For the millions around the world who took part in peaceful protests opposing the war, there was certainly profound skepticism about the deeply flawed evidence presented to support the illegal invasion.
But those who were called to fight this war believed what their leaders had told them. The reason we know this is because U.S. soldiers such as Kimberly Rivera, through her own experience in Iraq, came to the conclusion that the invasion had nothing to do with weapons of mass destruction. Indeed, the presence of U.S. forces only created immense misery for civilians and soldiers alike.
Those leaders to whom soldiers such as Kimberly Rivera looked for answers failed a supreme moral test. More than 110,000 Iraqis have died in the conflict since 2003, millions have been displaced and nearly 4,500 American soldiers have been killed.
There are many people who, while they may have believed the original justification for the war, came to a different conclusion as the reality of the war became more evident. Prime Minister Stephen Harper himself came to the conclusion that the Iraq war was “absolutely an error.”
It is large-hearted and courageous people who are not diminished by saying: “I made a mistake.” Not least among these are Ms. Rivera and the other American war resisters who determined they could not in good conscience continue to be part of the Iraq war.
Ms. Rivera, who is from Texas, joined the U.S. Army when she was 24 and was stationed in Baghdad. She believed the U.S. efforts would make her country safer. Disillusioned by the reality of civilian casualties, she came to Canada in 2007 and applied for refugee status. She felt she could no longer participate in a war where she was contributing to causing harm and death to innocent people.
The Canadian government has notified Ms. Rivera that she is scheduled for deportation to the U.S. on Sept. 20. Her lawyer says she faces a prison sentence of two to five years on her return. Ms. Rivera lives in Toronto with her husband and four children (two of whom were born in Canada); these are people of courage and peace, and they should be granted asylum.

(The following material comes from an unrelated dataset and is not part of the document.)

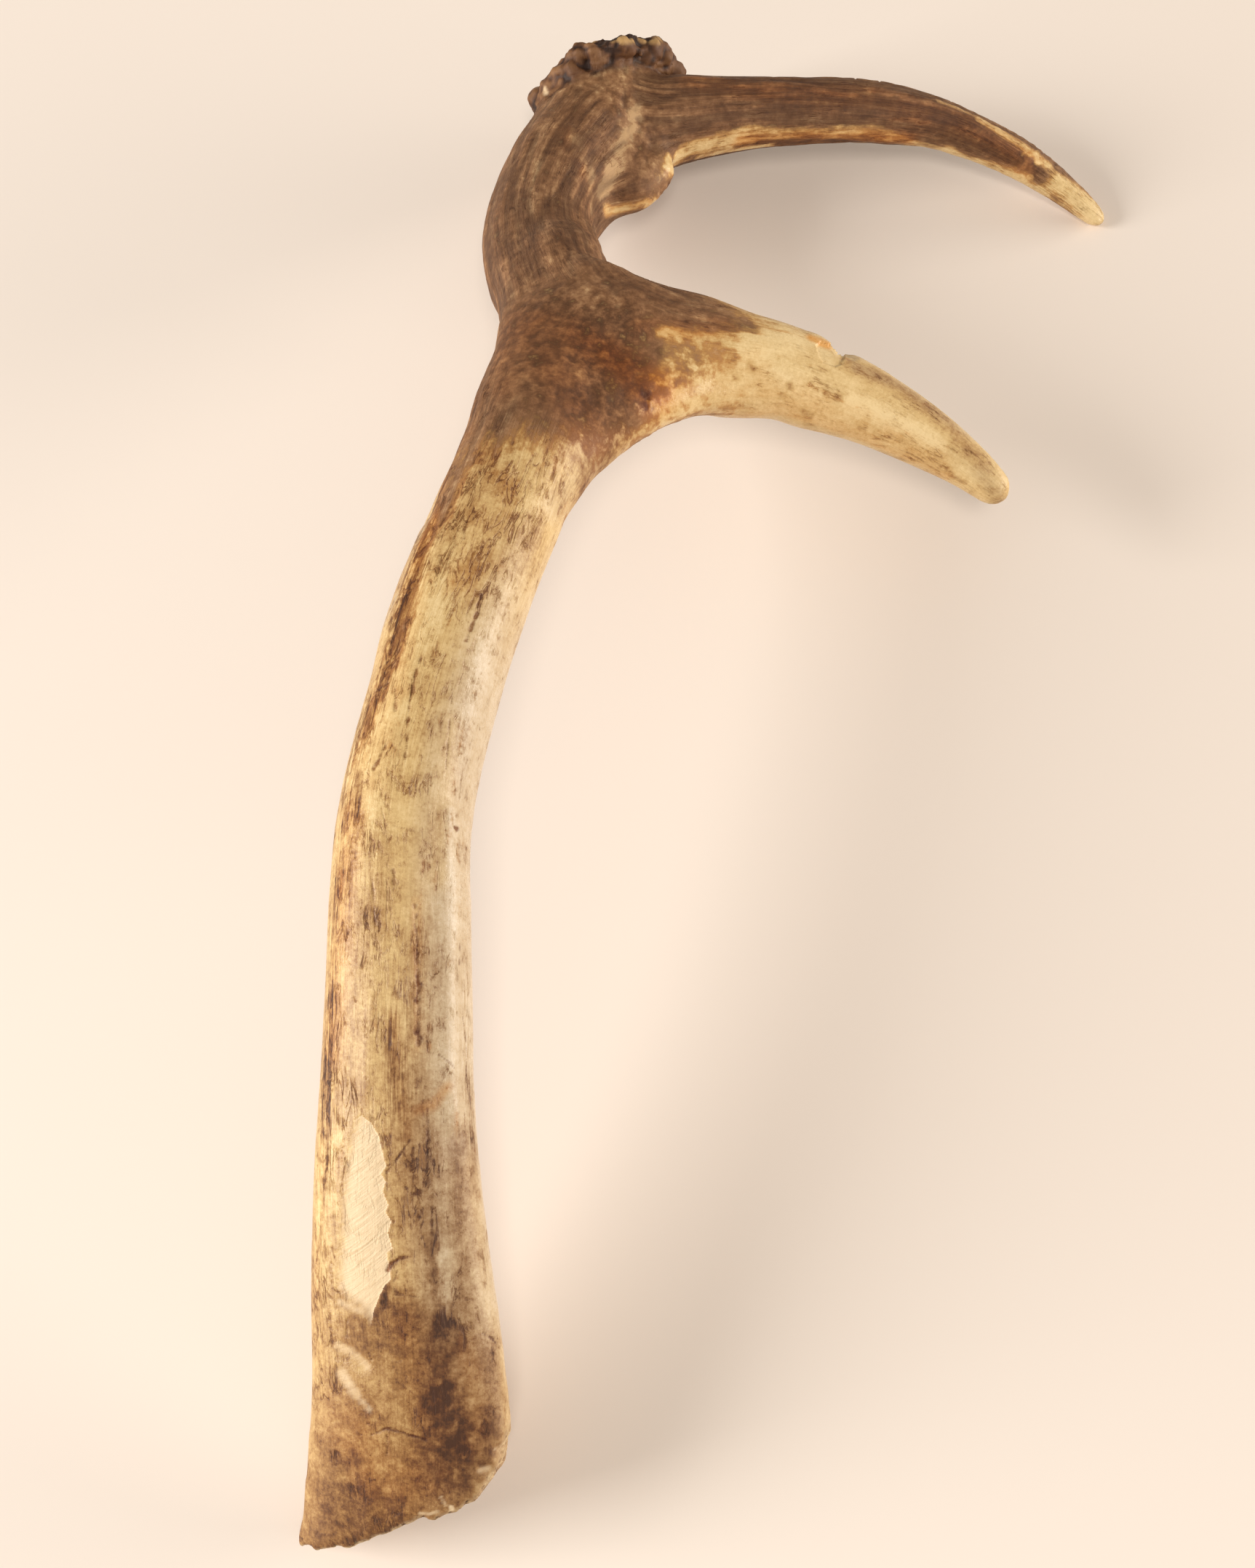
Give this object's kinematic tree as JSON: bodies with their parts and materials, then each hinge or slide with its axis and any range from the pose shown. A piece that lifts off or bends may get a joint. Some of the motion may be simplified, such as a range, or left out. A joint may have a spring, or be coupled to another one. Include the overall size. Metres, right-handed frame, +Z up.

Canada has a long tradition of giving refuge to people of conscience. During the Vietnam War, more than 50,000 young Americans came to Canada. Many of them volunteered and, like Ms. Rivera, later developed moral objections to a war they could not ignore.
Public opinion polls have shown that most Canadians want their government to continue that tradition today. A 2008 Angus Reid poll showed that 64 per cent of Canadians want U.S. conscientious objectors to the Iraq war to remain in Canada. And Parliament has voted twice to allow American conscientious objectors to the Iraq war to stay.
The deportation order given to Ms. Rivera is unjust and must be challenged. It’s in times when people are swept up in a frenzy of war that it’s most important to listen to the quiet voices speaking the truth. Isn’t it time we begin to redress the atrocity of this war by honouring those such as Ms. Rivera who had the courage to stand against it at such cost to themselves?
During the struggle against the apartheid regime in South Africa, we were sustained by the knowledge of the support we had in the international community. Ms. Rivera has my support and the support of all those who desperately want humanity to move along a path of peace.
Despite all of the ghastliness in the world, human beings are made for goodness. The ones who are held in high regard are not militarily powerful nor even economically prosperous. They have a commitment to try to make the world a better place. I truly believe that Kimberly Rivera is such a person, and that Canada can only benefit from allowing her to stay.